Une autre responsabilité relève du domaine économique et concerne la mise en place d’une nouvelle dynamique de croissance pour sortir de la crise des modèles de développement basés sur les rentes dont celle de la main d’œuvre à faible coût. Nous devons favoriser l’émergence d’une nouveau modèle de développement qui s’appuie sur une insertion dans des secteurs plus intensifs en nouvelles technologies et capables d’offrir de nouvelles perspectives pour les nouvelles générations.
Mais, l’enjeu le plus important reste dans le domaine social et concerne l’ouverture de nouvelles perspectives à des générations entières de jeunes et particulièrement de jeunes diplômés qui ne trouvent pas de possibilités d’embauche après leurs études. Cette question sociale est au cœur des difficultés de la transition car ce sont ces jeunes désœuvrés et sans emploi qui constituent la chair à canon des groupes djihadistes et la violence inouïe qui traverse nos sociétés depuis le déclenchement des printemps arabes. Il est temps de réfléchir sur de nouvelles réponses qui permettront d’offrir de nouvelles expériences historiques aux générations 2.0.
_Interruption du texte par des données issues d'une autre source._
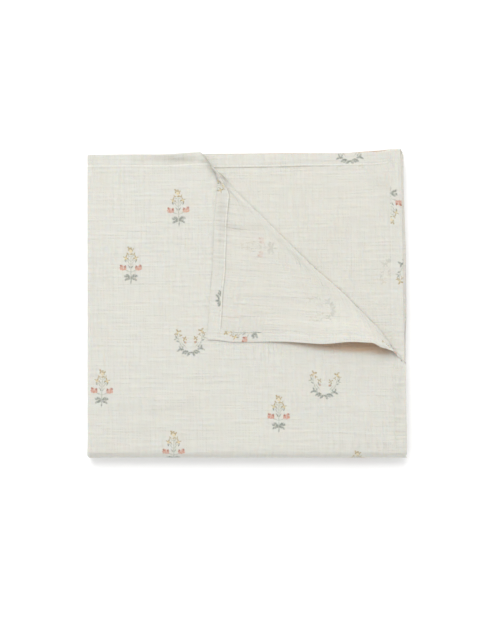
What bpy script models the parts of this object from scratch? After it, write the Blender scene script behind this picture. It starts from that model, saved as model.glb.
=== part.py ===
"""A swaddle blanket: one muslin sheet, folded into a packet of sixteen layers with its top corner turned back.

The sheet starts as a flat slab with its printed side up, placed so that the panel that ends on top is already
where it stays. Its corner is turned over, and the rest is then folded under four times, the way it is done by
hand. Lengths are in metres and +Z is up. The origin is under the middle of the packet, on its resting face.
"""
import math
from collections import namedtuple

import bmesh
import bpy
from mathutils import Vector

NAME = "swaddle_blanket"

# The packet as it lies, seen from above
PACKET_WIDTH = 0.302
PACKET_DEPTH = 0.289

# The cloth and the air between its layers
SHEET = 0.0010
GAP = 0.00035
PITCH = SHEET + GAP

# How far a fold stands out past its crease line, as a share of its radius
BULGE = 0.75

# How far the inner folds and the sheet's far edges stop short of the packet's outline
FIRST_FOLD_INSET = 0.0025
SECOND_FOLD_INSET = 0.0015
FAR_EDGE_INSET_X = 0.0015
FAR_EDGE_INSET_Y = 0.0010

# The turned corner: where its fold edge lies, out from the packet's middle
CORNER_REACH = 0.0700
CORNER_ANGLE = 44.6

# The plan is a little out of square: the right side leans in and the top side rises to the right
RIGHT_SIDE_LEAN = 0.0034
TOP_SIDE_RISE = 0.0021

# The stack is a little higher in the middle of each side that is folded, and lower at its open corner
LOFT_ALONG = 0.035
LOFT_ACROSS = 0.045

# Cuts that let the layers follow the loft
CUTS_ACROSS = 6
CUTS_ALONG = 6

UNDER = 1
OVER = -1

Crease = namedtuple("Crease", "name turn heading tilt layers line arc steps")


def radius_of(layers):
    """Radius of the middle of the outermost sheet where this many layers are folded together."""
    return (layers - 0.5) * PITCH


def reach_of(layers):
    """How far a fold of this many layers stands out past its crease line."""
    return BULGE * (radius_of(layers) + SHEET / 2)


def arc_of(layers):
    """Length of the outermost sheet around its fold, which is half an ellipse."""
    return math.pi * radius_of(layers) * math.sqrt((1 + BULGE ** 2) / 2)


def inner_fold_end(outer_line, outer_arc, half_size, inset):
    """Coordinate of an inner fold's end before the outer fold brings it back inside the packet."""
    return 2 * outer_line - outer_arc - half_size + inset


def far_edge(line, arc, half_size, inset):
    """Coordinate of the sheet's far edge, which ends up over the near edge once the sheet is doubled."""
    return 2 * line - arc - half_size + inset


FLAP_LEVEL = radius_of(1)
HALF_WIDTH = PACKET_WIDTH / 2
HALF_DEPTH = PACKET_DEPTH / 2
LINE_LEFT = -HALF_WIDTH + reach_of(4)
LINE_BOTTOM = -HALF_DEPTH + reach_of(8)
LINE_FIRST = inner_fold_end(LINE_BOTTOM, arc_of(8), HALF_DEPTH, FIRST_FOLD_INSET) + reach_of(1)
LINE_SECOND = inner_fold_end(LINE_LEFT, arc_of(4), HALF_WIDTH, SECOND_FOLD_INSET) + reach_of(2)
SHEET_LEFT = far_edge(LINE_SECOND, arc_of(2), HALF_WIDTH, FAR_EDGE_INSET_X)
SHEET_BOTTOM = far_edge(LINE_FIRST, arc_of(1), HALF_DEPTH, FAR_EDGE_INSET_Y)

# In folding order. heading is where the folded part lies, in degrees from +X, and line is the crease's
# distance from the middle in that heading.
CREASES = (
    #      name      turn   heading       tilt  layers line                      arc         steps
    Crease("corner", OVER,  CORNER_ANGLE, 0.00, 1,     CORNER_REACH - reach_of(1), arc_of(1), 4),
    Crease("first",  UNDER, -90,          0.10, 1,     -LINE_FIRST,              arc_of(1),  4),
    Crease("second", UNDER, 180,         -0.08, 2,     -LINE_SECOND,             arc_of(2),  6),
    Crease("left",   UNDER, 180,          0.05, 4,     -LINE_LEFT,               arc_of(4),  6),
    Crease("bottom", UNDER, -90,         -0.04, 8,     -LINE_BOTTOM,             arc_of(8),  8),
)

# How the turned corner settles: its hems draw it in from where a sharp fold would lay it, and its fold edge
# bows. Each row gives a place along the edge and the shift there: along +Y and towards +X for the left hem,
# along +X and towards +Y for the lower hem, and down the fold edge and outwards for the bow.
Shift = namedtuple("Shift", "place along shift")
LEFT_HEM = (
    Shift("corner of the flap", -0.0510, 0.0091),
    Shift("below the middle",   -0.0100, 0.0108),
    Shift("above the middle",    0.0680, 0.0147),
    Shift("under the roll",      0.1110, 0.0144),
    Shift("on the roll",         0.1250, 0.0110),
    Shift("at the fold",         0.1440, 0.0000),
)
LOWER_HEM = (
    Shift("corner of the flap", -0.0420, 0.0187),
    Shift("first dip",           0.0200, 0.0172),
    Shift("lifted",              0.0905, 0.0187),
    Shift("end of the lift",     0.1174, 0.0178),
    Shift("in the neck",         0.1300, 0.0126),
    Shift("behind the neck",     0.1433, 0.0053),
    Shift("at the fold",         0.1490, 0.0000),
)
BOW = (
    Shift("upper end",         -0.1315, 0.0000),
    Shift("on the roll",       -0.1040, -0.0014),
    Shift("upper third",       -0.0495, 0.0016),
    Shift("middle",             0.0050, 0.0022),
    Shift("lower third",        0.0650, 0.0052),
    Shift("above the lift",     0.1030, 0.0050),
    Shift("in the neck",        0.1280, 0.0015),
    Shift("lower end",          0.1418, 0.0000),
)
HEM_HOLD = 0.024
FLAP_FOOT = -0.053
BOW_WIDTH = 0.030

# The lower edge of the turned corner stands clear of the layer below it
LIFT = 0.0030
LIFT_FROM = 0.0250
LIFT_TO = 0.1400
LIFT_DEPTH = 0.0450


def direction(degrees):
    """Unit vector in the plan at this angle from +X."""
    return Vector((math.cos(math.radians(degrees)), math.sin(math.radians(degrees)), 0))


def mix(start, end, share):
    """Value at this share of the way from start to end."""
    return start + (end - start) * share


def ease(share):
    """Soft step from 0 to 1."""
    share = min(max(share, 0), 1)
    return share * share * (3 - 2 * share)


def read_shift(rows, along):
    """Shift at a place along an edge, eased from row to row."""
    for low, high in zip(rows, rows[1:]):
        if along < high.along:
            return mix(low.shift, high.shift, ease((along - low.along) / (high.along - low.along)))
    return rows[-1].shift


def start_scene():
    """Remove every object of the scene."""
    for thing in list(bpy.data.objects):
        bpy.data.objects.remove(thing, do_unlink=True)


def make_slab():
    """The sheet laid out flat, as a closed slab around z = 0."""
    mesh = bmesh.new()
    bmesh.ops.create_cube(mesh, size=1)
    size = Vector((HALF_WIDTH - SHEET_LEFT, HALF_DEPTH - SHEET_BOTTOM, SHEET))
    middle = Vector(((HALF_WIDTH + SHEET_LEFT) / 2, (HALF_DEPTH + SHEET_BOTTOM) / 2, 0))
    bmesh.ops.scale(mesh, vec=size, verts=mesh.verts)
    bmesh.ops.translate(mesh, vec=middle, verts=mesh.verts)
    return mesh


def cut(mesh, point, normal, faces=None):
    """Cut faces along a plane, and leave both sides where they are."""
    faces = list(mesh.faces) if faces is None else faces
    edges = {edge for face in faces for edge in face.edges}
    verts = {vert for face in faces for vert in face.verts}
    bmesh.ops.bisect_plane(mesh, geom=[*verts, *edges, *faces], dist=1e-6, plane_co=point, plane_no=normal)


def fold(mesh, crease):
    """Fold what lies past a crease under or over the rest."""
    away = direction(crease.heading + crease.tilt)
    start = direction(crease.heading) * crease.line
    centre = -crease.turn * radius_of(crease.layers)
    for step in range(crease.steps + 1):
        cut(mesh, start + away * crease.arc * step / crease.steps, away)
    for vert in mesh.verts:
        past = (vert.co - start).dot(away)
        if past <= 0:
            continue
        radius = crease.turn * (vert.co.z - centre)
        angle = min(past / crease.arc, 1) * math.pi
        landing = BULGE * radius * math.sin(angle) - max(past - crease.arc, 0)
        vert.co += away * (landing - past)
        vert.co.z = centre + crease.turn * radius * math.cos(angle)


def cut_flap(mesh, rows, normal):
    """Cut the turned corner at each row's place."""
    for row in rows[1:-1]:
        flap = [face for face in mesh.faces if face.calc_center_median().z > FLAP_LEVEL]
        cut(mesh, normal * row.along, normal, flap)


def lift_at(x, y):
    """How far the lower edge of the turned corner stands clear of the layer below it."""
    if not LIFT_FROM < x < LIFT_TO:
        return 0
    wave = math.sin(math.pi * (x - LIFT_FROM) / (LIFT_TO - LIFT_FROM)) ** 2
    return LIFT * wave * ease(1 - (y - FLAP_FOOT) / LIFT_DEPTH)


def settle_corner(mesh):
    """Draw in the hems of the turned corner, lift its lower edge and bow its fold edge."""
    away = direction(CORNER_ANGLE)
    along = direction(CORNER_ANGLE - 90)
    cut_flap(mesh, LEFT_HEM, Vector((0, 1, 0)))
    cut_flap(mesh, LOWER_HEM, Vector((1, 0, 0)))
    for row in BOW[1:-1]:
        near = [face for face in mesh.faces
                if abs(face.calc_center_median().dot(away) - CORNER_REACH) < BOW_WIDTH]
        cut(mesh, along * row.along, along, near)
    for vert in mesh.verts:
        x, y = vert.co.x, vert.co.y
        inward = CORNER_REACH - vert.co.dot(away)
        bow = read_shift(BOW, vert.co.dot(along)) * (1 - ease(abs(inward) / BOW_WIDTH))
        if vert.co.z > FLAP_LEVEL:
            fold_edge = (CORNER_REACH - x * away.x) / away.y
            up_column = min(max((fold_edge - y) / (fold_edge - FLAP_FOOT), 0), 1)
            vert.co.x += read_shift(LEFT_HEM, y) * ease(inward / HEM_HOLD)
            vert.co.y += read_shift(LOWER_HEM, x) * up_column
            vert.co.z += lift_at(x, y) * ease(inward / HEM_HOLD)
        vert.co += away * bow


def stand_on_floor(mesh):
    """Raise the packet until its lowest layer rests on z = 0."""
    lowest = min(vert.co.z for vert in mesh.verts)
    bmesh.ops.translate(mesh, vec=(0, 0, -lowest), verts=mesh.verts)


def shape_packet(mesh):
    """Lean the open sides and loft the stack, with the resting face kept flat."""
    for step in range(1, CUTS_ACROSS + 1):
        cut(mesh, Vector((mix(-HALF_WIDTH, HALF_WIDTH, step / (CUTS_ACROSS + 1)), 0, 0)), Vector((1, 0, 0)))
    for step in range(1, CUTS_ALONG + 1):
        cut(mesh, Vector((0, mix(-HALF_DEPTH, HALF_DEPTH, step / (CUTS_ALONG + 1)), 0)), Vector((0, 1, 0)))
    for vert in mesh.verts:
        right = vert.co.x / PACKET_WIDTH + 0.5
        up = vert.co.y / PACKET_DEPTH + 0.5
        loft = 1 + LOFT_ALONG * math.sin(math.pi * right) - LOFT_ACROSS * right * up
        vert.co.x -= RIGHT_SIDE_LEAN * right * up
        vert.co.y += TOP_SIDE_RISE * (right - 1) * up
        vert.co.z *= loft


def make_material():
    """Cream muslin."""
    material = bpy.data.materials.new("cream_muslin")
    material.use_nodes = True
    shader = material.node_tree.nodes["Principled BSDF"]
    shader.inputs["Base Color"].default_value = (0.80, 0.77, 0.68, 1)
    shader.inputs["Roughness"].default_value = 0.92
    shader.inputs["Metallic"].default_value = 0
    return material


def make_blanket():
    """Fold the sheet and put it in a collection of its own."""
    sheet = make_slab()
    for crease in CREASES:
        fold(sheet, crease)
        if crease.name == "corner":
            settle_corner(sheet)
    stand_on_floor(sheet)
    shape_packet(sheet)
    bmesh.ops.triangulate(sheet, faces=sheet.faces)
    data = bpy.data.meshes.new(NAME)
    sheet.to_mesh(data)
    sheet.free()
    data.materials.append(make_material())
    blanket = bpy.data.objects.new(NAME, data)
    collection = bpy.data.collections.new(NAME)
    bpy.context.scene.collection.children.link(collection)
    collection.objects.link(blanket)


start_scene()
make_blanket()
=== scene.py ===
"""Looks of the folded swaddle blanket: printed double gauze with stitched hems, on a white studio floor.

The cloth is one closed sheet, laid out flat on a grid and carried round the same folds as the solid. Lengths
are in metres unless a comment says otherwise. u and v are places on the flat sheet, and match x and y on the
panel that ends on top.
"""
import math
from collections import namedtuple

import bmesh
import bpy
import numpy as np
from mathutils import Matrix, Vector


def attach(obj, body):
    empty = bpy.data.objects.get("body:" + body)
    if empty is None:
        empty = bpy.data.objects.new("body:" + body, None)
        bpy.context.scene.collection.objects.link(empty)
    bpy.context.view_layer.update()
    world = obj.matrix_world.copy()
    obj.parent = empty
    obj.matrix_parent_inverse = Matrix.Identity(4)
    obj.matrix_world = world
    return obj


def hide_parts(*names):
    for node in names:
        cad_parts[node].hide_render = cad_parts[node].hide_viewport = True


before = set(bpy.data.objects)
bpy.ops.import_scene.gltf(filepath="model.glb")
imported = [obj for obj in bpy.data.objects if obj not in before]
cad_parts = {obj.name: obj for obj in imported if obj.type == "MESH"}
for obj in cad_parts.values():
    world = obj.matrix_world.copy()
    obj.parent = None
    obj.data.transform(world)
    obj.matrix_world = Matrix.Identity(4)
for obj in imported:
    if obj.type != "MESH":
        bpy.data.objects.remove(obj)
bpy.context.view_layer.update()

NODE = "swaddle_blanket"
MM = 0.001

# ---- Sizes of the folded cloth, as in the solid ----

PACKET_WIDTH = 0.302
PACKET_DEPTH = 0.289
HALF_WIDTH = PACKET_WIDTH / 2
HALF_DEPTH = PACKET_DEPTH / 2
PITCH = 0.00135
BULGE = 0.75

# The visible cloth is thinner than the solid's slab, which leaves room for its hems and crinkle
SOLID_SHEET = 0.0010
CLOTH = 0.00080
HEM = 0.0115
HEM_RISE = 0.00016

FIRST_FOLD_INSET = 0.0025
SECOND_FOLD_INSET = 0.0015
FAR_EDGE_INSET_X = 0.0015
FAR_EDGE_INSET_Y = 0.0010

CORNER_REACH = 0.0700
CORNER_ANGLE = 44.6

RIGHT_SIDE_LEAN = 0.0034
TOP_SIDE_RISE = 0.0021
LOFT_ALONG = 0.035
LOFT_ACROSS = 0.045

# How far the layers below the top two slip out of line. A wave's length is what it takes for one radian.
LAYER_SLIP = 0.0009
TOP_TWO = 0.0175
TOP_TWO_RUN = 0.003
SLIP_X_BY_HEIGHT = 0.0023
SLIP_X_BY_Y = 0.050
SLIP_Y_BY_HEIGHT = 0.0019
SLIP_Y_BY_X = 0.061
SLIP_Y_START = 2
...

En définitive, l’octroi du prix Nobel de la paix pour les quatre organisations en charge du dialogue national a été un motif de fierté pour tous les Tunisiens. A nous d’apprécier cette fierté et surtout d’en faire un devoir et une responsabilité qui nous inviteront à faire plus pour écrire une vraie success story de la tradition démocratique dans notre région.